ERIC Number: ED246085
Record Type: RIE
Publication Date: 1984-Apr-24
Reference Count: 0
Computer Anxiety: Definition, Measurement, and Correlates.
Cambre, Marjorie A.; Cook, Desmond L.
This review examines the definition, measurement, and correlates of computer anxiety as provided in available research. The concept of computer anxiety reflects an anxiety state, rather than an anxiety trait, thus rendering it susceptible to change over time. Computer anxiety is similar in nature to math anxiety and test anxiety. Two approaches to anxiety measurement exist. One focuses upon the direct development of an index of computer anxiety which is then related to other variables; the other involves indirect responses from subjects regarding their fears or attitudes toward computers derived from items on a survey of computer usage. Some generalizations regarding state-of-the-art in computer anxiety measurement are: The main approach has been use of self-report measures; a basic model for several instruments has been developed in connection with the State-Trait Inventory; Likert scale formats are frequently used; and items are developed from some rational definition of computer anxiety. The current research suggests the concepts of computer anxiety are difficult to measure validly, but what is measured can be done reliably. Potential correlates of computer anxiety include gender, state-trait anxiety, and hemisphericity. (DWH)

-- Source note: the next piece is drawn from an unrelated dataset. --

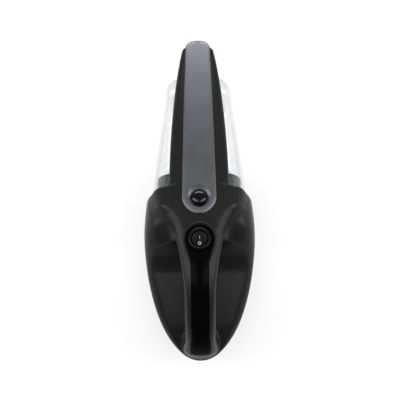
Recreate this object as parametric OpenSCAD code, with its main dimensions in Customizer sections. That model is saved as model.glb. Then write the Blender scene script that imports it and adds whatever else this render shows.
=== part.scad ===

Publication Type: Speeches/Meeting Papers; Information Analyses
Education Level: N/A
Authoring Institution: N/A
Identifiers: Computer Anxiety; Likert Scales; Manifest Anxiety Scale; Multiple Affect Adjective Checklist; State Trait Anxiety Inventory (Spielberger)
Note: Paper presented at the Annual Meeting of the American Educational Research Association (68th, New Orleans, LA, April 23-27, 1984).